The new Justice Secretary Humza Yousaf has promised to put hate crime at the top of his agenda, in the wake of an attack on a Catholic priest during an Orange march in Glasgow.
This is to be welcomed if it has any effect at all in deterring the nastier elements of Scottish society. There are pockets of sectarianism in Scotland that would shame any country, let alone one that prides itself on its egalitarianism.
This ugliness most often flares up at football matches and so is dismissed as being about football, not prejudice, a justification that some of us have never understood.
But when Canon Tom White claimed he was spat on outside his church as the Orange parade passed by, the recently promoted justice secretary decided it was time to act.
“This anti-Catholicism on the streets of Glasgow is no different from Islamophobia or anti-Semitism,” said Yousaf. “If it had been an imam or a rabbi that had been abused in the way Canon Thomas White was allegedly abused, there would have been universal condemnation of it.”
As an immediate measure, the marches will in future be re-routed away from Catholic churches, although they have yet to be banned.
The Grand Orange Lodge of Scotland insisted its members weren’t responsible for assaulting Mr White, but on both sides of the religious divide passions can provoke un-Christian behaviour.
In the longer term, Yousaf plans to introduce a new legal framework around hate crime, although he doesn’t spell out what this will involve.
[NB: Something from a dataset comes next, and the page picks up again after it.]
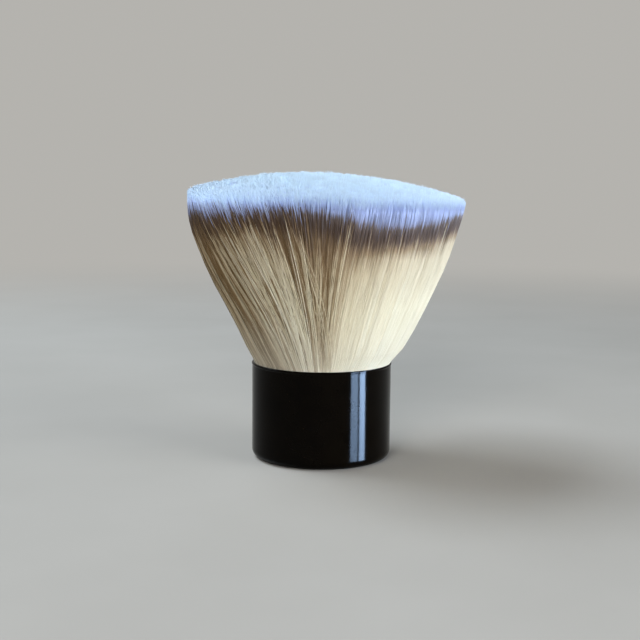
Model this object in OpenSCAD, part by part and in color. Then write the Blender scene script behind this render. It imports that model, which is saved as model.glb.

Already, the criteria are quite clear. In Scotland, the law recognises hate crimes as crimes motivated by prejudice based on race, religion, sexual orientation, transgender identity or disability.
“It is likely that you are a victim of a hate crime if you believe that someone has targeted you because of their prejudice against an aspect of your identity,” according to the government. “You do not need to be a member of a minority community to be a victim of hate crime.”
Any crime committed against a person or property that is motivated by ‘malice or ill-will towards an identifiable social group’ can be classified as a hate crime.
Forms of hate crime range from intimidating or threatening behaviour (including obscene calls or gestures), all the way up to physical assault and murder.
Also on the list are verbal abuse or insults including name-calling, online bullying and abuse, and offensive literature such as letters, leaflets, and posters.
This might seem to cover all the ground but the law has proved inadequate in policing human nature in the past, and however well intentioned Yousaf’s latest measures are, they are unlikely to raise the malicious, the immoral or the psychopathic to a higher plane.
But if stamping out hate crime altogether is impossible, can a government at least try to make society conduct itself better?
Perhaps leading by example would be a start, that and appearing to be even-handed so that all hate is treated equally.
There is no reason to believe that the minister himself is not an exemplary citizen but hate has given his party a bad name. Cleaning up his own house first may send out a signal the SNP means business this time.
There are one or two of the above categories that make me think I have been a victim of hate crime, targeted because of someone’s prejudice against an aspect of my identity.
I identify as a Unionist and English too, which seems to prompt hatred in some Scottish Nationalist quarters. As this has mostly been expressed online and anonymously, I am able to ignore it.
But others of similar identity have fared worse. My half Scottish daughter, 16 at the time, was verbally abused while canvassing for Better Together during the independence referendum in 2014.
Some of this kind of obnoxiousness has been documented – footage of Jim Murphy, former leader of Scottish Labour, being attacked by Yes supporters during the referendum campaign springs to mind. But because he was picked on purely for his politics not his race (he is Scottish) perhaps this doesn’t count.
There was no condemnation from the then leadership of the SNP over such hate crimes, which tend to increase at flash points such as elections, but never really go away. In fact, I’d be surprised if this column does not spark another one.
Yousaf has, I think, the makings of a fine young minister, but it is not enough to talk tough on intolerance. He must debunk the perception in Scotland that some hate is okay so long as it is the hatred of the SNP’s opponents.
Only once the nationalists demonstrate that all hate, even that of their own grassroots supporters, is unacceptable, the rest of us might take their pledge to make Scotland a hate free country seriously.